Raising warm water fish near the cool clear waters of Southeast Idaho may seem a little far-fetched, but John Lambregts, an aquaculturist and owner of Dutchboy Farms, has a growing enterprise raising tilapia, barramundi, and largemouth bass near Grace, Idaho. These warm water fish would perish in most of the cool waters of the gem state.
However, in the fall of 1999, the Holland-born Lambregts became familiar with the Smith Creek Warm Springs. He began building his fish factory a few hundred yards from the banks of the Bear River. He sells about 100 metric tons of the fish from his 12-acre operation, and also sells fingerlings to other aquaculture farms across the county.
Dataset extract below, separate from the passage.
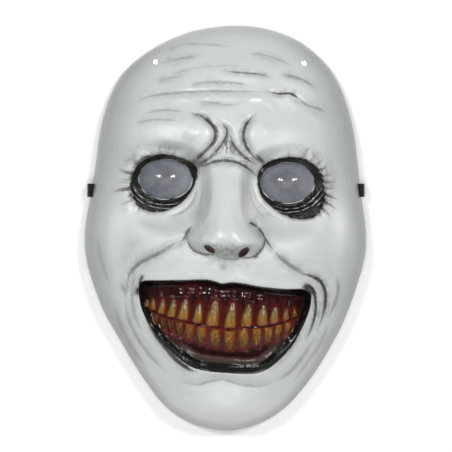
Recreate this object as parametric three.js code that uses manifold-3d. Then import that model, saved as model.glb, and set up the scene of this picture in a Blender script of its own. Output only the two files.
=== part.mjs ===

The warm springs produces 1,000 gallons a minute at 85 degrees. He built cement raceways and started raising tilapia, later moved to the barramundi and only recently started raising the bass.
The water is a good match for the three species of fish grown from different parts of the world.
Tilapia, sometimes called aquatic chicken, have large scales and are more meaty than trout. Tilapia don’t have the fishy taste trout is known for. They feed on algae and other aquatic plants.
Barramundi can be raised in saltwater or fresh water, they are born male and at three to four years they change sexes and become female. They can grow up to 30 pounds, but the market likes barramundi at a pound-and-a-half to two pounds.
The largemouth bass is new to Dutchboy Farms. They are only on their third crop.
“Largemouth bass are higher-value species,” he said. “They are difficult to raise and highly desirable for food and pond stocking.”
“Selling fish is a cash business,” Lambregts continued, who holds a master’s degree in agricultural economics from Texas A&M.
“The fish are shipped and bought live and paid for at the time they are picked up,” he said. “People want to see a fish swimming around looking healthy.”
People who buy Dutchboy Farms products take them home, clean them and cook them within minutes after they get them, he said.
Many of their customers are of Chinese or Hispanic descent. The darker tilapia are sold to the Hispanic market and lighter pink ones for the Chinese market.
“We tried to take some to a farmer’s market, but we didn’t sell any,” Lambregts said. “Most American’s don’t really know how to cook or eat them.”
“If you eat fish tacos or fish in a Chinese restaurant, most likely you are eating tilapia,” he explained.
Lambregts’s operations manager, Richard Ambrosek, holds a master’s degree from University of Idaho School of Agriculture.
“It’s not too bad of a job,” Ambrosek said. “In agriculture, it’s all about variety. You never do the same thing for very long before you are off doing something different.”
The Caribou County farmer also raises cattle on his farm about four miles from Dutchboy Farms. Working with fish gives him a little diversion.
Ambrosek said to deliver their fish, they put them in plastic tanks and load them on top of the trailer; the tanks have oxygen pumped into them to keep the fish healthy during shipping.
Most of the fish are sent to the western part of the United States.
Every Saturday, Dutchboy Farms opens their gates at 405 River Road in Grace to the public from 9 a.m. to 4:30 p.m. People come from Ogden to Hamer, Idaho to buy their tilapia. Those familiar with tilapia are willing to drive to the remote location to get it fresh rather than buy it frozen in a big box store for less money, Lambregts said.